### TASK PROMPT
Please print the full listing exactly.

### DATASET SECTION
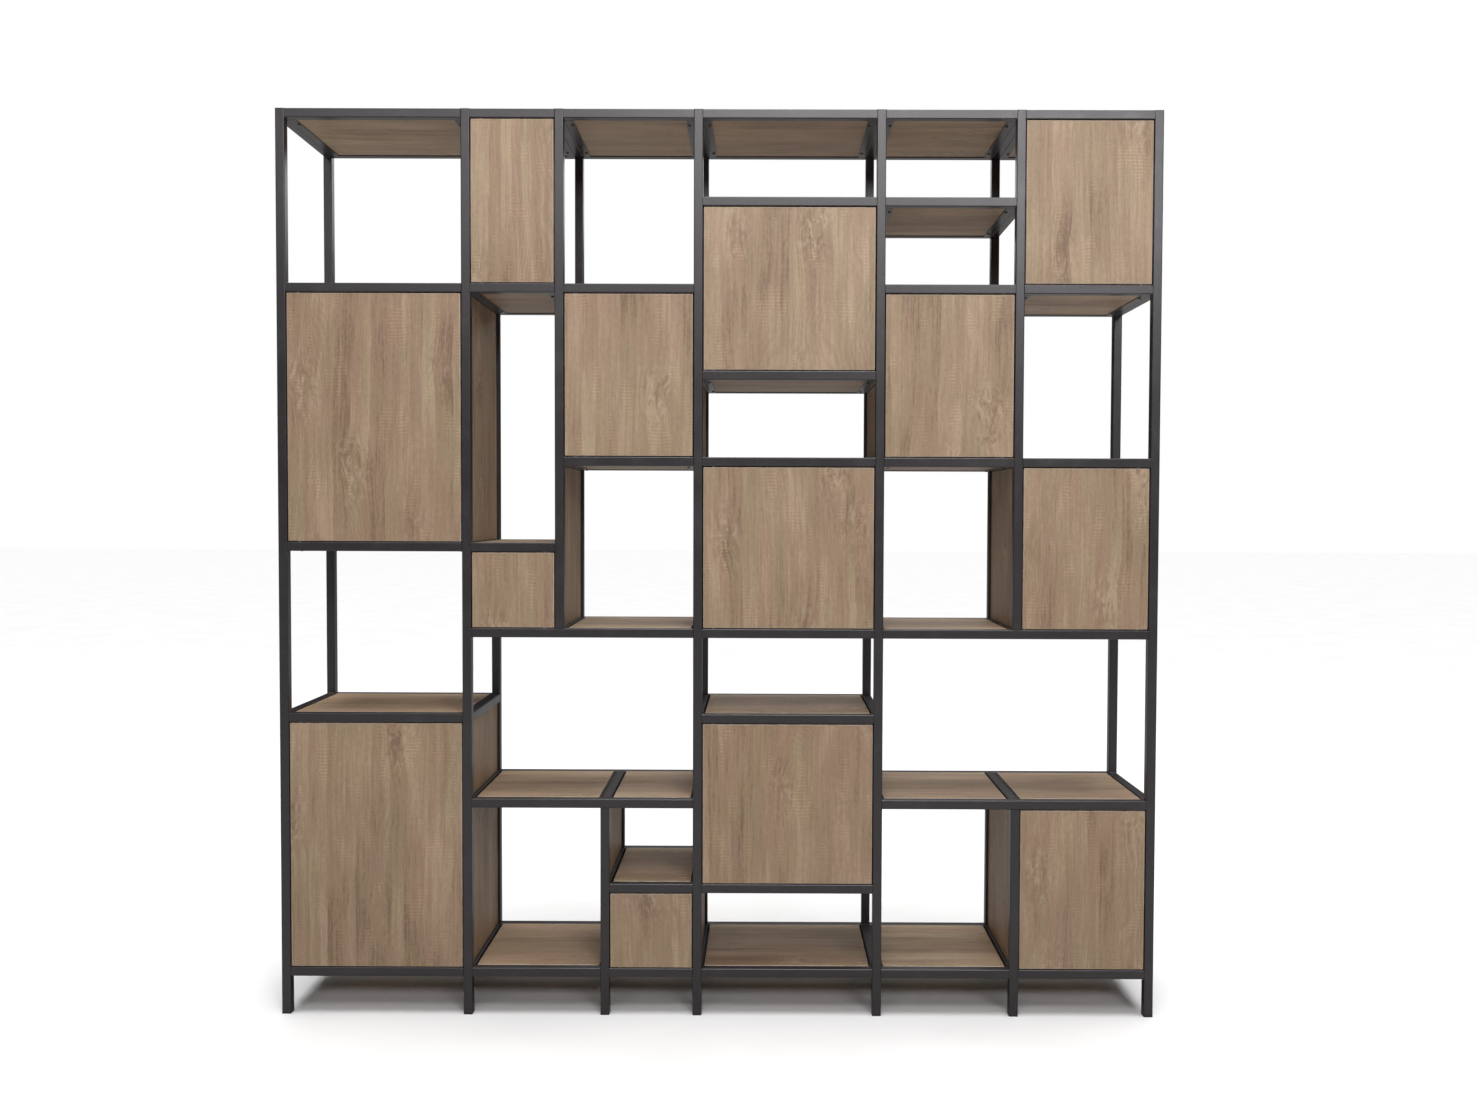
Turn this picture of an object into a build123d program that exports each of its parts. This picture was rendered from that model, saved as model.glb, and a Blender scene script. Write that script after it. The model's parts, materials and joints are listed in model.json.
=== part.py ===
from build123d import *
import os

# Cube storage unit: welded side frames of square tube, joined by front and back rails, filled with
# melamine shelf boards, side panels, back panels and thirteen push-to-open doors.
# Millimetres. +X to the right, +Y to the back, +Z up. The origin is on the floor, under the middle.

os.makedirs("parts", exist_ok=True)

# ---------------------------------------------------------------- driving dimensions
depth = 300
frame_top = 2000
level_pitch = 189.5
level_count = 10
column_pitches = (405, 205, 305, 400, 305, 300)
lower_line_offset = 305

tube = 20
tube_wall = 1.5
tube_corner = 2
foot_plate = 3
cap_plate = 1
plug_depth = 12

spigot_length = 15
spigot_size = 16.6
grub_radius = 2.5
grub_hole_radius = 2.55
grub_length = 6
grub_inset = 7.5

ledge_thickness = 2
ledge_reach = 18
board_thickness = 18
board_side_gap = 4
board_end_gap = 1
panel_thickness = 12
panel_gap = 0.5
panel_recess = 1
tab_thickness = 2
tab_size = 20
tab_spread = 90

screw_shank_radius = 1.75
screw_shank_length = 12
screw_head_radius = 3.5
screw_head_height = 2.5
screw_hole_radius = 1.8
ledge_screw_spread = 100
ledge_screw_inset = 13

door_thickness = 18
door_gap = 2
door_recess = 1
door_edge_radius = 1
pivot_offset = 24
pin_radius = 3
pin_rail_length = 10
pin_door_length = 12
pin_collar_radius = 5
pin_collar_height = 1.9
bush_radius = 6
bush_length = 14
running_clearance = 0.05

latch_offset = 45
latch_width = 18
latch_length = 46
latch_height = 20
latch_front = 24
latch_drop = 11
latch_ear_width = 40
latch_ear_length = 16
latch_ear_thickness = 3
latch_screw_spread = 14
plunger_radius = 3
plunger_length = 42
plunger_clearance = 0.08
plunger_bore_depth = 44
plunger_gap = 0.3
strike_size = 12
strike_thickness = 1.5

# ---------------------------------------------------------------- derived places
LEFT = -1
RIGHT = 1

half_depth = depth / 2
half_tube = tube / 2
inner_depth = depth - 2 * tube
front_y = -half_depth + half_tube
back_y = half_depth - half_tube
half_width = sum(column_pitches) / 2
crossbar_end_y = inner_depth / 2
post_top = frame_top - cap_plate


def level(step):
    """Height of the top of the rails at a level, counted up from 0 at the lowest rails."""
    return frame_top - (level_count - step) * level_pitch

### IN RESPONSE
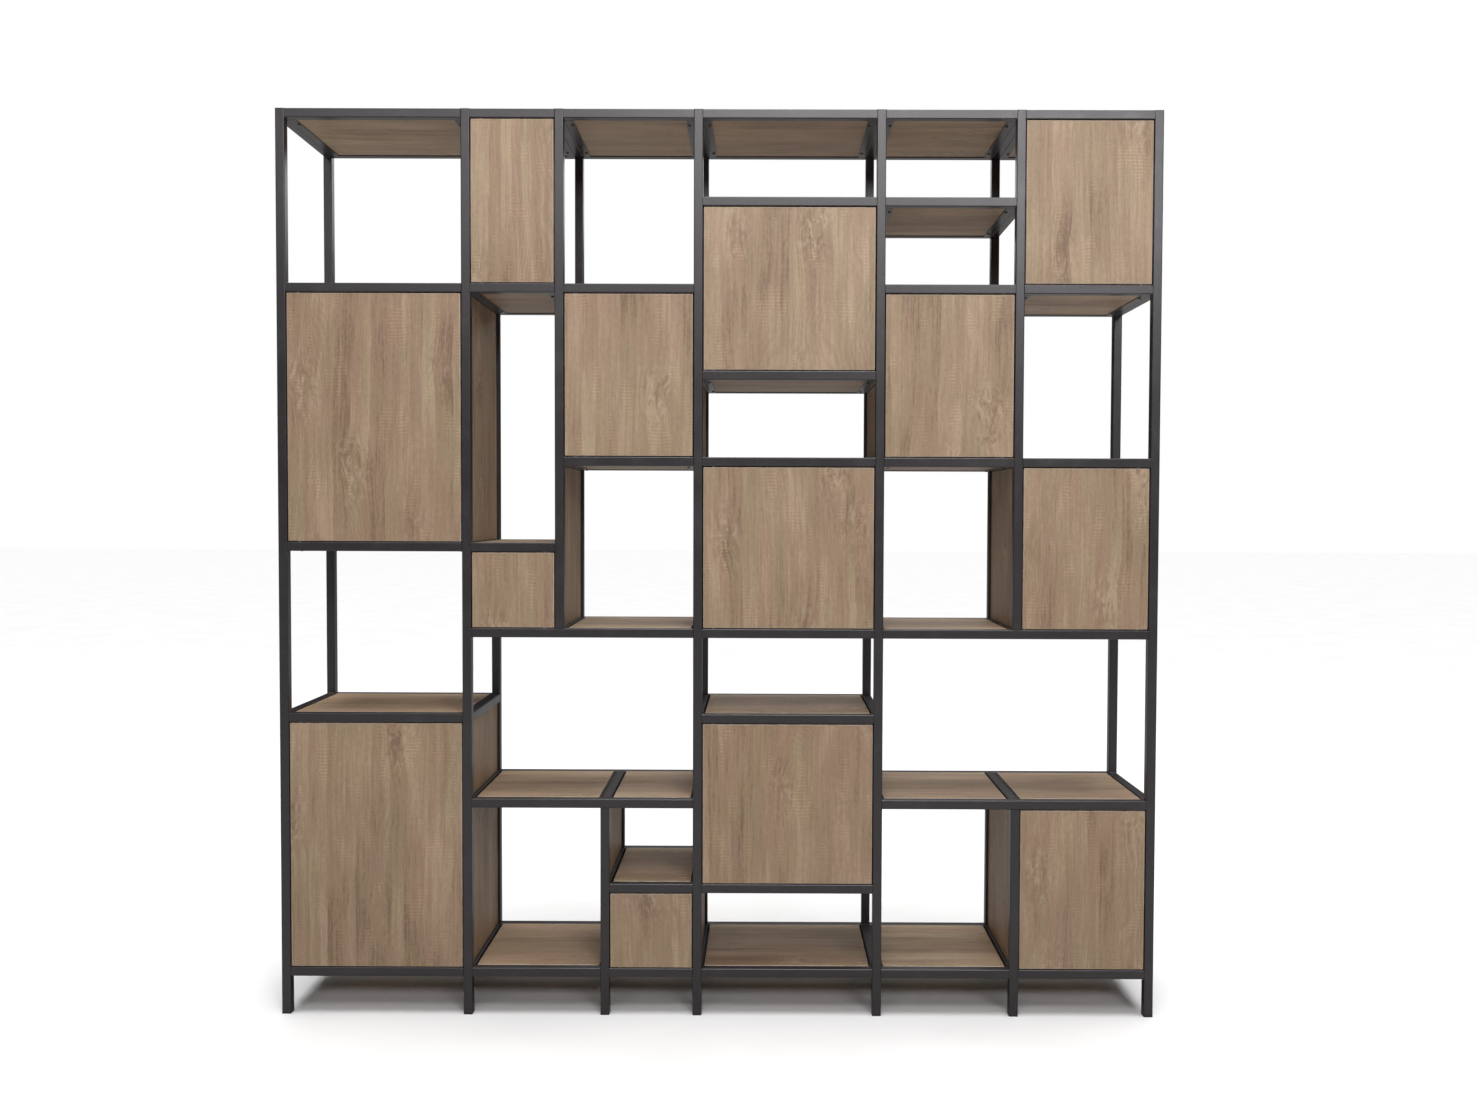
Turn this picture of an object into a build123d program that exports each of its parts. This picture was rendered from that model, saved as model.glb, and a Blender scene script. Write that script after it. The model's parts, materials and joints are listed in model.json.
=== part.py ===
from build123d import *
import os

# Cube storage unit: welded side frames of square tube, joined by front and back rails, filled with
# melamine shelf boards, side panels, back panels and thirteen push-to-open doors.
# Millimetres. +X to the right, +Y to the back, +Z up. The origin is on the floor, under the middle.

os.makedirs("parts", exist_ok=True)

# ---------------------------------------------------------------- driving dimensions
depth = 300
frame_top = 2000
level_pitch = 189.5
level_count = 10
column_pitches = (405, 205, 305, 400, 305, 300)
lower_line_offset = 305

tube = 20
tube_wall = 1.5
tube_corner = 2
foot_plate = 3
cap_plate = 1
plug_depth = 12

spigot_length = 15
spigot_size = 16.6
grub_radius = 2.5
grub_hole_radius = 2.55
grub_length = 6
grub_inset = 7.5

ledge_thickness = 2
ledge_reach = 18
board_thickness = 18
board_side_gap = 4
board_end_gap = 1
panel_thickness = 12
panel_gap = 0.5
panel_recess = 1
tab_thickness = 2
tab_size = 20
tab_spread = 90

screw_shank_radius = 1.75
screw_shank_length = 12
screw_head_radius = 3.5
screw_head_height = 2.5
screw_hole_radius = 1.8
ledge_screw_spread = 100
ledge_screw_inset = 13

door_thickness = 18
door_gap = 2
door_recess = 1
door_edge_radius = 1
pivot_offset = 24
pin_radius = 3
pin_rail_length = 10
pin_door_length = 12
pin_collar_radius = 5
pin_collar_height = 1.9
bush_radius = 6
bush_length = 14
running_clearance = 0.05

latch_offset = 45
latch_width = 18
latch_length = 46
latch_height = 20
latch_front = 24
latch_drop = 11
latch_ear_width = 40
latch_ear_length = 16
latch_ear_thickness = 3
latch_screw_spread = 14
plunger_radius = 3
plunger_length = 42
plunger_clearance = 0.08
plunger_bore_depth = 44
plunger_gap = 0.3
strike_size = 12
strike_thickness = 1.5

# ---------------------------------------------------------------- derived places
LEFT = -1
RIGHT = 1

half_depth = depth / 2
half_tube = tube / 2
inner_depth = depth - 2 * tube
front_y = -half_depth + half_tube
back_y = half_depth - half_tube
half_width = sum(column_pitches) / 2
crossbar_end_y = inner_depth / 2
post_top = frame_top - cap_plate


def level(step):
    """Height of the top of the rails at a level, counted up from 0 at the lowest rails."""
    return frame_top - (level_count - step) * level_pitch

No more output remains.